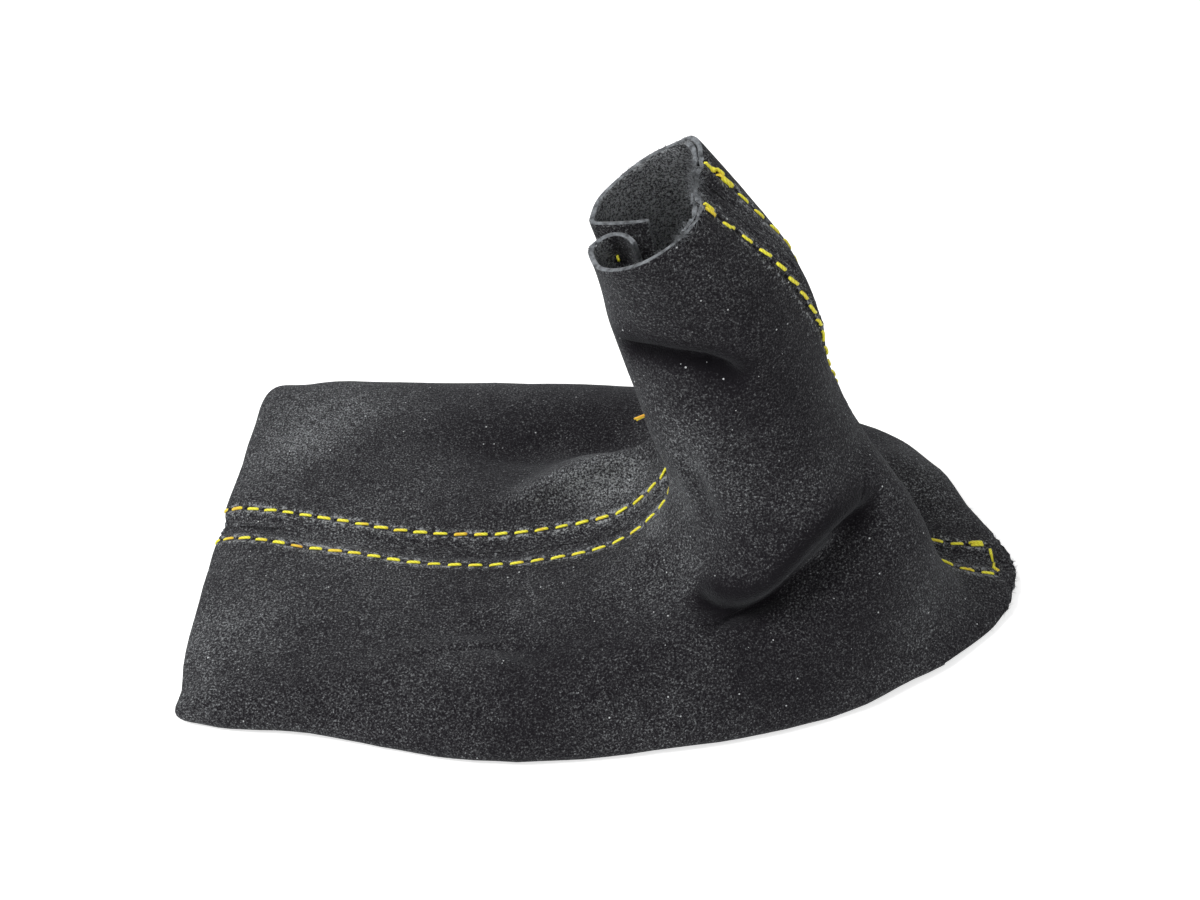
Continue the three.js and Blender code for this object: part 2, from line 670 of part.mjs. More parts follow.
// The origin is on the floor, under the middle of the base.
const extent = new THREE.Box3().setFromObject(gaiter);
const middleOfBase = extent.getCenter(new THREE.Vector3()).setZ(extent.min.z);
gaiter.position.copy(middleOfBase).negate();

export default gaiter;
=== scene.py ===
import math

import bmesh
import bpy
import numpy as np
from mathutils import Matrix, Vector, noise
from mathutils.bvhtree import BVHTree


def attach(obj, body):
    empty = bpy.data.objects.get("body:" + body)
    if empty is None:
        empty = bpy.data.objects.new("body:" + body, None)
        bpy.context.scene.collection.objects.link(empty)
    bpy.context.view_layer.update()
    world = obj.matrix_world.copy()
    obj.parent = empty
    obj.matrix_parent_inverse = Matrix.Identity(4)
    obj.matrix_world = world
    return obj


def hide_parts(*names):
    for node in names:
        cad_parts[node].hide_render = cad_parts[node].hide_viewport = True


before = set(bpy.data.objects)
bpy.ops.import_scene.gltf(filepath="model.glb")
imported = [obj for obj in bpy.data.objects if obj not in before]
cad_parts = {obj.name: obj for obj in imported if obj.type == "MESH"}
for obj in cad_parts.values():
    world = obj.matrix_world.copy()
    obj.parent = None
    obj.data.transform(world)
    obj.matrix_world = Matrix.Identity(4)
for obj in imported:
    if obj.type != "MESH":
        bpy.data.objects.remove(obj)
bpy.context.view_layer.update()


# Near panel: the half of the gaiter that faces the camera, cut from one piece of charcoal suede about
# 1.1 mm thick. Its hem is turned under, its seam allowances are folded in and pressed open, and the
# edges at the rim and the rear tip are cut and left raw. The suede is soft, so it hangs in folds.

def linear(hex_code):
    """An sRGB hex colour as the linear RGBA that a shader takes."""
    channels = [int(hex_code[i:i + 2], 16) / 255 for i in (1, 3, 5)]
    return [c / 12.92 if c <= 0.04045 else ((c + 0.055) / 1.055) ** 2.4 for c in channels] + [1.0]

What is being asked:
Starting at the line that contains "const middleOfBase = extent.getCenter(new", repeat each line exactly, and stop after the line that contains "# edges at the".

Expected answer:
const middleOfBase = extent.getCenter(new THREE.Vector3()).setZ(extent.min.z);
gaiter.position.copy(middleOfBase).negate();

export default gaiter;
=== scene.py ===
import math

import bmesh
import bpy
import numpy as np
from mathutils import Matrix, Vector, noise
from mathutils.bvhtree import BVHTree


def attach(obj, body):
    empty = bpy.data.objects.get("body:" + body)
    if empty is None:
        empty = bpy.data.objects.new("body:" + body, None)
        bpy.context.scene.collection.objects.link(empty)
    bpy.context.view_layer.update()
    world = obj.matrix_world.copy()
    obj.parent = empty
    obj.matrix_parent_inverse = Matrix.Identity(4)
    obj.matrix_world = world
    return obj


def hide_parts(*names):
    for node in names:
        cad_parts[node].hide_render = cad_parts[node].hide_viewport = True


before = set(bpy.data.objects)
bpy.ops.import_scene.gltf(filepath="model.glb")
imported = [obj for obj in bpy.data.objects if obj not in before]
cad_parts = {obj.name: obj for obj in imported if obj.type == "MESH"}
for obj in cad_parts.values():
    world = obj.matrix_world.copy()
    obj.parent = None
    obj.data.transform(world)
    obj.matrix_world = Matrix.Identity(4)
for obj in imported:
    if obj.type != "MESH":
        bpy.data.objects.remove(obj)
bpy.context.view_layer.update()


# Near panel: the half of the gaiter that faces the camera, cut from one piece of charcoal suede about
# 1.1 mm thick. Its hem is turned under, its seam allowances are folded in and pressed open, and the
# edges at the rim and the rear tip are cut and left raw. The suede is soft, so it hangs in folds.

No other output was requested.